In a large stock pot, heat the oil over medium heat. Add the onions and garlic, cut side down, and cook, undisturbed, for 2 minutes. Stir and cook for another 3 minutes, until the onions are caramelized. Add the carrots and celery and cook, stirring to caramelize, another 6 minutes. Add the trumpet mushrooms and stir to coat. Add the roasted beef bones, the liquid from the baking sheet, the remaining 1 3/4 cups red wine, the peppercorns, the thyme, and the bay. Bring to a simmer and cook, stirring occasionally until the liquid is almost completely evaporated, 20 minutes. Add 6 quarts water, bring to a boil, and reduce to a gentle simmer. Cover and cook on low heat for 6 to 8 hours (or overnight).

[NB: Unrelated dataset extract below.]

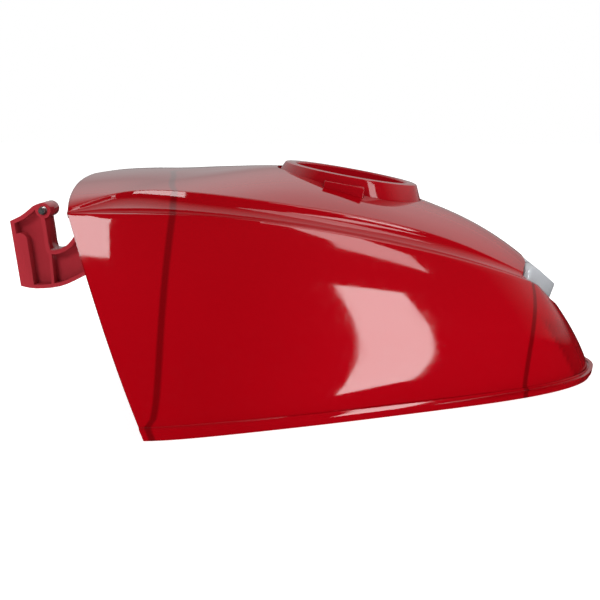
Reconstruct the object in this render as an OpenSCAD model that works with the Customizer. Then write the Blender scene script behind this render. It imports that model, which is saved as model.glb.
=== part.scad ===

Uncover and reduce until the strained liquid measures 2 quarts, about 1 1/2 to 2 hours. Strain the liquid and let cool completely. Store in lidded containers. The stock will keep in the refrigerator for 4 to 5 days, or frozen for 6 months.
(Makes about 1 cup)
1 ounce dried porcini mushrooms
1 cup unsalted butter, at room temperature
In a small saucepan, combine the dried mushrooms with just enough water to cover them. Bring to a boil, reduce to a simmer and cook on low heat for 45 minutes to an hour. There should still be a bit of liquid left in the pan. If not, add a splash of water.
Transfer the mushrooms and any remaining cooking liquid to a blender and puree on high speed until a thick, smooth paste forms. Spread the puree on a baking sheet lined with parchment paper and refrigerate until completely chilled.
In the bowl of a stand mixer fitted with a paddle attachment, beat the butter and mushroom puree until thoroughly incorporated, about 5 minutes. Scoop the butter into a lidded container and store in the refrigerator for up to 2 weeks, or freeze for up to 3 months.